2.0 KiB
2.0 KiB
ADR 002 - Network
Date
- Feb/23/2026
- First documentation
Status
- Accepted
Context
- All L3 communications should be contolled by central firewall node.
- Every firewall rule should be managed by code, not clicks.
- Every edge node takes charge of L2 communication rules.
- IPv4 and IPv6 dual stack should be supported for future network environment.
Consideration
Firewall
- OPNSense/pfSense
- vendor lock-in
- GUI environment (WebGUI) can contain vulnerability
- It is hard to manage configurations by IaC
- iptables
- Previous standard of Linux
- IPv4 and IPv6 configuration is separated (no inet)
- nftables
- New standard of Linux
- English grammar friendly
- IPv4 and IPv6 configuration can be set on the same table (inet)
Flat network structure
- LAN only
- L2 communication doesn't need to pass through gateway
- They use MAC address with ARP. Unicast communication is hard to manage.

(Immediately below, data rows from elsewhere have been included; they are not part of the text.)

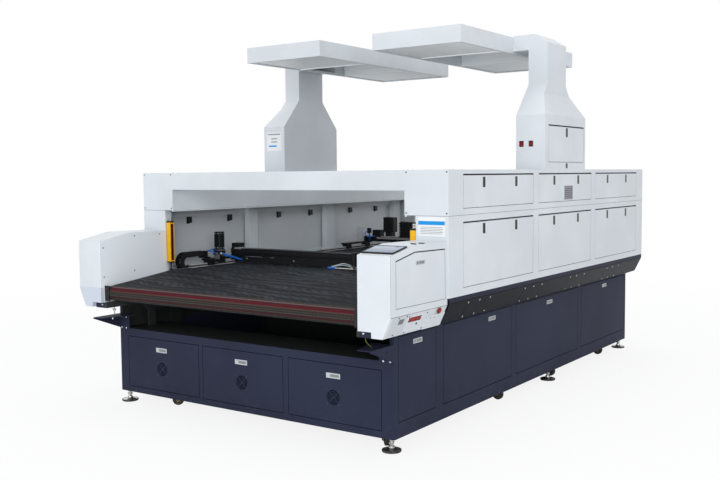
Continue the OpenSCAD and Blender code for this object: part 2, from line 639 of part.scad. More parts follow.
module touch_screen() {
  color(black) on_top() difference() {
    union() {
      box(-87.6, 69.6, -71.6, 33.6, -15.6, 0.6);
      box(-106, 87, -89, 48.5, 0.3, 8.3);
    }
    box(-99, 80, -82, 41.5, 7.3, 9);
  }
}
module stop_button() color(red) on_slope() translate([stop_at, stop_y, -stop_stroke - 0.4]) {
  mirror([0, 0, 1]) rotate_extrude($fn = 48) polygon([[0, 0], [11, 0], [17, 1.5], [18, 4], [16.5, 8], [11, 10.5], [0, 11]]);
  translate([0, 0, -0.5]) cylinder(d = 24, h = 22, $fn = 36);
}

// ---------- conveyor ----------
tan_a = asin(nose_r / norm([break_y - nose_y, belt_z - nose_z]));
dir_a = atan2(belt_z - nose_z, break_y - nose_y);
nose_a0 = 90 + dir_a - tan_a;
// closed loop of the belt at depth t below its face
function loop(t) = concat(
  arc([nose_y, nose_z], nose_r - t, nose_a0, 262, 26),
  [[-1500, 648 + t], [1500, 648 + t]],
  arc([rear_y, rear_z], nose_r - t, -75, 90, 26),
  [[break_y, belt_z - t]]);
module belt() color(charcoal) along_x(-belt_w / 2, belt_w / 2) difference() {
  polygon(loop(0));
  polygon(loop(belt_t));
}
module roller(y, z) {
  translate([0, y, z]) rotate([0, 90, 0]) {
    difference() {
      cylinder(r = nose_r - belt_t - roller_gap, h = belt_w - 14, center = true, $fn = 64);
      for (s = [-1, 1]) translate([0, 0, s * (belt_w / 2)]) cylinder(r = nose_r - belt_t - 9, h = 44, center = true, $fn = 48);
    }
    cylinder(r = 12, h = 1938, center = true, $fn = 32);
  }
}
module nose_roller() color(zinc) roller(nose_y, nose_z);
module rear_roller() color(zinc) roller(rear_y, rear_z);
module conveyor_side() {
  difference() {
    union() {
      // nose plate that follows the belt's slope
      along_x(960, 976) polygon([[nose_y - 44, 704], [nose_y - 44, 770], [nose_y - 30, 788], [nose_y, 793], [break_y, 838], [enc_y0 + 30, 838], [enc_y0 + 30, 600], [-1560, 600], [-1640, 690], [-1700, 704]]);
      // box section inside the machine
      box(960, bw - base_wall, enc_y0 + 6, y_back - base_wall, 700, 838);
    }
    for (p = [[nose_y, nose_z], [rear_y, rear_z]]) translate([950, p[0], p[1]]) rotate([0, 90, 0]) cylinder(r = 12.3, h = 40, $fn = 32);
    // hollow of the box section
    box(970, 1044, enc_y0 + 60, enc_y1 - 140, 710, 828);
  }
  // bearing housing outside the nose plate
  difference() {
    box(976, 992, nose_y - 32, nose_y + 32, nose_z - 32, nose_z + 32);
    translate([950, nose_y, nose_z]) rotate([0, 90, 0]) cylinder(r = 12.3, h = 60, $fn = 32);
  }
  // arm under the console and its two struts to the cabinet
  box(976, 1078, con_y0 + 24, enc_y0 + 4, 650, 686);
  for (y = [-1560, -1400]) box(1056, 1078, y, y + 40, side_low_top, 650);
  // lower rear leg of the nose plate stands on the deck
  box(960, 976, -1560, -1500, base_front_top, 602);
}
module conveyor_frame() color(navy) {
  both() conveyor_side();
  // suction bed between the runs of the belt
  box(-948, 948, -1330, 1700, 720, belt_z - belt_t - 0.5);
  box(-948, 948, 1699, 1785, belt_z - belt_t - 4.5, belt_z - belt_t - 0.5);
  // sliding plate under the sloping part of the belt
  along_x(-948, 948) polygon([for (d = [4.5, 1]) for (y = d > 2 ? [nose_y + 60, break_y, -1325] : [-1325, break_y, nose_y + 60])
    [y, belt_z - belt_t - d - max(0, break_y - y) * tan(dir_a - tan_a)]]);
  for (y = [-1600, -1450]) box(-962, 962, y, y + 30, 742, belt_z - belt_t - 4 - (break_y - y) * tan(dir_a - tan_a));
  for (y = [-1250, 1640]) box(-962, 962, y, y + 40, 730, 800);
  // lower run of the cable chain lies in a tray on the side wall
  box(-1112, -1060, -1090, -60, enc_bottom + sheet, enc_bottom + sheet + 4);
}
module guide_rails() color(zinc) both() {
  difference() {
    box(rail_x - 15, rail_x + 15, -1105, 1890, 838, rail_z);
    for (s = [-1, 1]) box(rail_x + s * 15 - 4, rail_x + s * 15 + 4, -1106, 1891, 846, 852);
  }
}

// ---------- light curtains ----------
module light_curtains() both() translate([982, -1332, 0]) {
  color(yellow) difference() {
    box(-18, 18, -18, 18, 905, 1172);
    // window on the face that looks across the mouth
    box(-19, -14, -12, 12, 914, 1163);
  }
  color(black) {
    box(-17, 17, -17, 17, 897, 905);
    box(-17, 17, -17, 17, 1172, 1183);
    box(-13.5, -12.5, -11.5, 11.5, 915, 1162);
    translate([0, 0, 838]) cylinder(r = 5, h = 45.5, $fn = 20);
    translate([0, 0, 883]) cylinder(r = 8, h = 14.5, $fn = 20);
  }
  color(zinc) {
    // eye bracket at the top and angle brackets to the front cover
    translate([0, -3, 1183]) difference() {
      box(-9.5, 9.5, 0, 6, 0, 25);
      translate([0, -1, 14]) rotate([-90, 0, 0]) cylinder(d = 9, h = 8, $fn = 20);
    }
    box(17.5, 23, 2, 6, 1120, 1150);
    box(17.5, 23, 2, 6, 925, 955);
  }
}

// ---------- cable chain ----------
// centres, headings of the links: upper run, bend, lower run
ch_cz = ch_low + ch_r;
ch_n = floor(PI * ch_r / ch_pitch);
function ch_link(i) =
  i < chain_up_links ? [ch_front + (chain_up_links - i - 0.5) * ch_pitch, ch_low + 2 * ch_r, 180]
  : i < chain_up_links + ch_n ? let (a = 90 + (i - chain_up_links + 0.5) * 180 / ch_n) [ch_front + ch_r * cos(a), ch_cz + ch_r * sin(a), a + 90]
  : [ch_front + (i - chain_up_links - ch_n + 0.5) * ch_pitch, ch_low, 0];
ch_total = chain_up_links + ch_n + 36;
module chain_link() {
  // two side plates with a cross bar above and below
  for (s = [-1, 1]) box(s * ch_w / 2, s * (ch_w / 2 - 4), -ch_pitch / 2 + 1.2, ch_pitch / 2 - 1.2, -ch_t / 2 + 2, ch_t / 2 - 2);
  for (s = [-1, 1]) box(-ch_w / 2 + 1, ch_w / 2 - 1, -4, 4, s * (ch_t / 2 - 2), s * (ch_t / 2 - 5.5));
}
module drag_chain() color(black) {
  for (i = [0:ch_total - 1]) let (l = ch_link(i)) translate([ch_x, l[0], l[1]]) rotate([l[2], 0, 0]) chain_link();
}

// ---------- gantries ----------
module carriage(y) {
  // carriage plate with two saddles on the rail
  for (yy = [y + 20, y + 310]) difference() {
    box(rail_x - 24, rail_x + 24, yy, yy + 70, 842, 879);
    box(rail_x - 15.4, rail_x + 15.4, yy - 1, yy + 71, 840, rail_z + 0.4);
  }
  box(rail_x - 34, rail_x + 24, y, y + 400, 878, 892);
}
module gantry_beam(y0, z0, z1) {
  difference() {
    box(-1054, 1054, y0, y0 + beam_d, z0, z1);
    // grooves of the extrusion
    for (s = [0, 1]) box(-1055, 1055, y0 + s * beam_d - 5, y0 + s * beam_d + 5, z0 + 8, z0 + 18);
    box(-1055, 1055, y0 + 12, y0 + beam_d - 12, z0 + 10, z1 - 10);
  }
}
// beam on two carriages, with the head's rail on the face of the beam
module gantry(y0, z1) {
  color(black) {
    gantry_beam(y0, 892, z1);
    both() carriage(y0 - 311);
  }
  color(zinc) box(-880, 880, y0 - 10, y0, head_rail_z, head_rail_z + 16);
}
module front_gantry() {
  gantry(g1_y, 947);
  color(black) {
    // ledge along the front that carries the hoses
    difference() {
      box(-960, 960, g1_y - 60, g1_y, 858, 890);
      box(-955, 955, g1_y - 56, g1_y - 4, 864, 891);
    }
    for (x = [-950, -300, 300, 944]) box(x, x + 6, g1_y - 4, g1_y + 3, 884, 900);
    // drive motor with cooling fins on its gearbox at the left end
    difference() {
      translate([-985, -850, 953]) linear_extrude(129) polygon([[-30, -22], [-22, -30], [22, -30], [30, -22], [30, 22], [22, 30], [-22, 30], [-30, 22]]);
      for (z = [976:13:1054]) translate([-985, -850, z]) linear_extrude(5) difference() {
        square(64, center = true);
        square(54, center = true);
      }
    }
    box(-1015, -955, -880, -820, 862, 941);
    box(-1050, -985, -650, -580, 947, 985);
    // bracket of the cable chain
    box(-1112, -1030, -936, -924, 892, 944);
    box(-1054, -1030, -925, -897, 892, 900);
  }
  color(zinc) {
    box(-1019, -951, -884, -816, 941, 947);
    box(-1015, -955, -880, -820, 947, 953);
    for (y = [-930, -776]) box(-1046, -1010, y, y + 12, 892, 904);
    // clamps of the gearbox
    for (z = [880, 916]) box(-1018, -952, -883, -880, z, z + 9);
  }
}
module rear_gantry() {
  gantry(g2_y, 934);
  color(black) {
    // drive motor of the head: two bodies side by side on a bracket
    box(-800, -735, g2_y + 10, g2_y + 70, 934, 977);
    box(-819, -769, g2_y + 6, g2_y + 72, 977, 1108);
    box(-764, -714, g2_y + 6, g2_y + 72, 977, 1108);
    box(-770, -763, g2_y + 12, g2_y + 66, 977, 1096);
    // finned amplifier and the box beside it
    box(-650, -590, g2_y + 16, g2_y + 62, 934, 1071);
    for (i = [0:6]) box(-656, -585, g2_y + 8, g2_y + 70, 938 + i * 19, 948 + i * 19);
    box(-584.5, -518, g2_y + 10, g2_y + 68, 934, 1069);
    box(-938, -853, g2_y + 8, g2_y + 70, 934, 993);
    // camera on its pole
    box(-968, -952, g2_y - 20, g2_y + 1, 885, 899);
    translate([-960, g2_y - 11, 898]) cylinder(r = 6, h = 69, $fn = 24);
    box(-974, -946, g2_y - 25, g2_y + 3, 966, 1010);
    box(-1048, -1004, g2_y - 80, g2_y - 30, 892, 1023);
  }
  color(zinc) box(-837, -656, g2_y + 1, g2_y + 8.5, 934, 941);
}
module laser_head(x, y) translate([x, y, head_rail_z]) {
  color(dark) {
    // slide plate with lips above and below the rail, and the arm over the ledge
    box(-50, 50, -30, -10.5, -13, 44);
    box(-46, 46, -11, -3, -13, -0.6);
    box(-46, 46, -11, -3, 16.6, 20);
    box(-24, 24, -78, -29, -2, 26);
  }
  color(zinc) {
    // lens tube and nozzle
    translate([0, -96, -40]) cylinder(d = 40, h = 92, $fn = 40);
    translate([0, -96, -60]) cylinder(r1 = 4, r2 = 16, h = 20.5, $fn = 40);
    translate([20, -58, 34]) rotate([0, 90, 0]) cylinder(d = 24, h = 70, $fn = 32);
    box(24, 40, -66, -29, 14, 34);
  }
}
module front_laser_head() laser_head(150, g1_y);
module rear_laser_head() laser_head(-300, g2_y);

base_frame();
base_panels();
levelling_feet();
foot_rubbers();
caster_plates();
skirt_plates();
left_enclosure();
right_enclosure();
cross_beams();
left_tower();
right_tower();
left_canopy();
right_canopy();
left_console();
right_console();
touch_screen();
conveyor_frame();
belt();
guide_rails();
light_curtains();
drag_chain();
right_lower_door_1();
right_lower_door_2();
right_lower_door_3();
right_upper_door_1();
right_upper_door_2();
right_upper_door_3();
left_lower_door_1();
left_lower_door_2();
left_lower_door_3();
left_upper_door_1();
left_upper_door_2();
left_upper_door_3();
right_tower_door();
left_tower_door();
rocker_switch_1();
rocker_switch_2();
stop_button();
nose_roller();
rear_roller();
front_gantry();
rear_gantry();
front_laser_head();
rear_laser_head();
fork(0);  // fork_1
fork(1);  // fork_2
fork(2);  // fork_3
fork(3);  // fork_4
fork(4);  // fork_5
fork(5);  // fork_6
fork(6);  // fork_7
fork(7);  // fork_8
wheel(0);  // wheel_1
wheel(1);  // wheel_2
wheel(2);  // wheel_3
wheel(3);  // wheel_4
wheel(4);  // wheel_5
wheel(5);  // wheel_6
wheel(6);  // wheel_7
wheel(7);  // wheel_8
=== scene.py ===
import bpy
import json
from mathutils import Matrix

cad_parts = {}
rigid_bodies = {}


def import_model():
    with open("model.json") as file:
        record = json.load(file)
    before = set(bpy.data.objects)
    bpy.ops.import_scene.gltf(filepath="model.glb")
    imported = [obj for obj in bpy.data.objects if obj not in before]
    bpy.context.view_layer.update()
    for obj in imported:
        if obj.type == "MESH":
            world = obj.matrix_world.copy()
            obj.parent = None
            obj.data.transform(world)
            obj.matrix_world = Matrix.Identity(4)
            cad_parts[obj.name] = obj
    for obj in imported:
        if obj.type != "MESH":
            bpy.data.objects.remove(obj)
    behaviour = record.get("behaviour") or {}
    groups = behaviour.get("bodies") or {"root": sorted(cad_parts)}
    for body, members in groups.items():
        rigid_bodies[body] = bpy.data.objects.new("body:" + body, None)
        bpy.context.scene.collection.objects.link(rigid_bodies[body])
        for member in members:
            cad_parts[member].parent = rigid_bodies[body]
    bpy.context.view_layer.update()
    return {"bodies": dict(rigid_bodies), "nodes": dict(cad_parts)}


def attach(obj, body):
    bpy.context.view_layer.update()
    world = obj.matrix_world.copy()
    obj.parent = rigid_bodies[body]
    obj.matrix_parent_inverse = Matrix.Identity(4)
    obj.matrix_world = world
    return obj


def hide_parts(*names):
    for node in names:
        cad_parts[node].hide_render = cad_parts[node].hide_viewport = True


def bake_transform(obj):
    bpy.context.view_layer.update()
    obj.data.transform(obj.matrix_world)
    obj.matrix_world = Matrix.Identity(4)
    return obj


bl_info = {
    "name": "Fabric Laser Cutting Machine",
    "version": (1, 0, 0),
    "blender": (4, 5, 0),
    "location": "3D View > Sidebar > Laser Cutter",
    "description": "Finishes and fine fittings of a conveyor-fed fabric laser cutting machine",
    "category": "Object",
}

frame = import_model()

import json
import math
from functools import reduce

import bmesh
import bpy
from mathutils import Matrix, Vector

ROOT = next(iter(frame["bodies"]))
DOOR_NODES = [n for n in frame["nodes"] if "_door_" in n]
TOWER_DOORS = [n for n in frame["nodes"] if n.endswith("tower_door")]


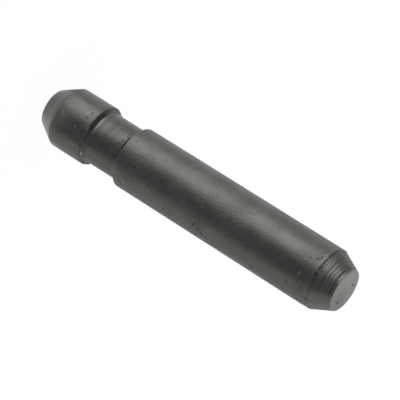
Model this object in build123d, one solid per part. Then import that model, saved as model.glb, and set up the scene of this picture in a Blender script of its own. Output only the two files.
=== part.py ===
from build123d import *
from math import radians, tan
import os

# A bucket tooth pin: a round steel bar, turned to a lead cone at each end, with one
# retainer groove near the end that it stands on. +Z runs along the bar, and the origin
# is the centre of the flat face at the grooved end. Lengths are in millimetres, and
# angles are in degrees.

# The bar
BODY_DIAMETER = 20.0
TOTAL_LENGTH = 112.0

# The grooved end: a lead cone, then a land as wide as the bar. The head length runs
# from the end face to the groove.
HEAD_LENGTH = 18.3
HEAD_CONE_LENGTH = 6.2
HEAD_CONE_ANGLE = 30.9
HEAD_CONE_SHOULDER_RADIUS = 1.2
HEAD_FACE_EDGE_RADIUS = 0.3

# The retainer groove. Its wall on the head side leans back, as the turning tool leaves
# it, and its two outer edges are rounded so that the retainer can spring over them.
GROOVE_WIDTH = 13.3
GROOVE_DEPTH = 1.43
GROOVE_WALL_RELIEF_ANGLE = 40.0
GROOVE_EDGE_RADIUS = 0.35
GROOVE_FLOOR_RADIUS = 0.2

# The plain end: a longer lead cone, started by a narrow step where the tool cut in
TAIL_CONE_LENGTH = 6.5
TAIL_CONE_ANGLE = 25.6
TAIL_STEP_DEPTH = 0.11
TAIL_FACE_EDGE_RADIUS = 0.3

# A rounded corner takes up at most this share of the wall that it ends
CORNER_SHARE_OF_WALL = 0.48

body_radius = BODY_DIAMETER / 2
floor_radius = body_radius - GROOVE_DEPTH
groove_top = HEAD_LENGTH + GROOVE_WIDTH
tail_cone_start = TOTAL_LENGTH - TAIL_CONE_LENGTH
wall_relief = GROOVE_DEPTH * tan(radians(GROOVE_WALL_RELIEF_ANGLE))
groove_edge_radius = min(GROOVE_EDGE_RADIUS, CORNER_SHARE_OF_WALL * GROOVE_DEPTH)
groove_floor_radius = min(GROOVE_FLOOR_RADIUS, CORNER_SHARE_OF_WALL * GROOVE_DEPTH)


def cone_drop(length, angle):
    """How far a lead cone brings the surface in towards the axis."""
    return length * tan(radians(angle))


head_face_radius = body_radius - cone_drop(HEAD_CONE_LENGTH, HEAD_CONE_ANGLE)
tail_step_radius = body_radius - TAIL_STEP_DEPTH
tail_face_radius = tail_step_radius - cone_drop(TAIL_CONE_LENGTH, TAIL_CONE_ANGLE)

# Each corner of the half outline, from the standing face up: its distance from the
# axis, its height, and the radius that rounds it
corners = [
    (head_face_radius, 0, HEAD_FACE_EDGE_RADIUS),
    (body_radius, HEAD_CONE_LENGTH, HEAD_CONE_SHOULDER_RADIUS),
    (body_radius, HEAD_LENGTH, groove_edge_radius),
    (floor_radius, HEAD_LENGTH + wall_relief, groove_floor_radius),
    (floor_radius, groove_top, groove_floor_radius),
    (body_radius, groove_top, groove_edge_radius),
    (body_radius, tail_cone_start, 0),
    (tail_step_radius, tail_cone_start, 0),
    (tail_face_radius, TOTAL_LENGTH, TAIL_FACE_EDGE_RADIUS),
]


def tooth_pin():
    """The whole pin, turned about its axis in one piece."""
    foot = (0, 0)
    crown = (0, TOTAL_LENGTH)
    outline = [(reach, height) for reach, height, _ in corners]
    roundings = [rounding for _, _, rounding in corners]
    with BuildPart() as pin:
        with BuildSketch(Plane.XZ):
            with BuildLine():
                FilletPolyline(foot, *outline, crown, radius=roundings)
                Line(crown, foot)
            make_face()
        revolve(axis=Axis.Z)
    return pin.part


os.makedirs("parts", exist_ok=True)
export_step(tooth_pin(), "parts/tooth_pin.step")
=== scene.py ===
# %% [markdown]
# # A bucket tooth pin in blackened steel
#
# This lesson dresses a turned steel pin, the kind that holds a digging tooth on its
# adapter. The pin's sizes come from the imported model, the frame. Lengths are in metres,
# in the frame's own axes: the pin stands on its grooved end at the origin, and +Z runs
# up its axis. The steps are the outline, the tool marks, the lathe, the knocks of use,
# the finish, the studio and the camera.

# %% Load the frame
from math import cos, exp, hypot, pi, radians, sin, tan
from random import Random

import bpy
import numpy as np
from mathutils import Matrix, Vector


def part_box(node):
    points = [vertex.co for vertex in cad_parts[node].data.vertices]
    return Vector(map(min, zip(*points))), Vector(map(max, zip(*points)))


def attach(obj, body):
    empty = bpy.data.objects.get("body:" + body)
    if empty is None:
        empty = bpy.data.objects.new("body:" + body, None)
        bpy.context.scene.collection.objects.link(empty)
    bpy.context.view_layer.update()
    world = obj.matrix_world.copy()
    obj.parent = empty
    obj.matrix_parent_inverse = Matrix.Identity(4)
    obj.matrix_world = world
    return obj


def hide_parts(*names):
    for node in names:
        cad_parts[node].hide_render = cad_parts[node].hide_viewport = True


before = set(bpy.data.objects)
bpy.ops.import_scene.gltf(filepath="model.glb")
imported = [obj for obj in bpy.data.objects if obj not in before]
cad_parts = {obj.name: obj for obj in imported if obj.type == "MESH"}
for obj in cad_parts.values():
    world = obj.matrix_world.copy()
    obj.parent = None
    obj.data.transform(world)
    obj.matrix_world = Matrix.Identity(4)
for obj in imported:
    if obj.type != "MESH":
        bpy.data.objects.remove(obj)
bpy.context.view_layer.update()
scene = bpy.context.scene
MM = 0.001
node_low, node_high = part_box("tooth_pin")
# The frame's facets fall about 0.01 mm short of the true circle along Y, so the least side
# is the one that keeps the pin inside them
bar_radius = min(node_high.x, node_high.y, -node_low.x, -node_low.y)
pin_length = node_high.z
print(f"pin: {2 * bar_radius / MM:.2f} mm across, {pin_length / MM:.2f} mm long")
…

- It is hard to manage and apply the policy centrally
Decisions
- Categorize all nodes in 4 roles 'client', 'server', 'user', 'wg0; vpn connections'
- Implement role separation with VLAN tagging on L2 switch (systemd-networkd bridge)
- VLAN 1: client (vmm, console, nas)
- VLAN 10: server (vmm, infra, auth, app)
- VLAN 20: user (DHCP allocated devices)
- wg0: VPN connections
- Manage the rules based on roles fundamentally, furthermore manage them based on ip and ports when it is needed
- All L3 communication which needs to pass gateway should be on control of firewall (fw)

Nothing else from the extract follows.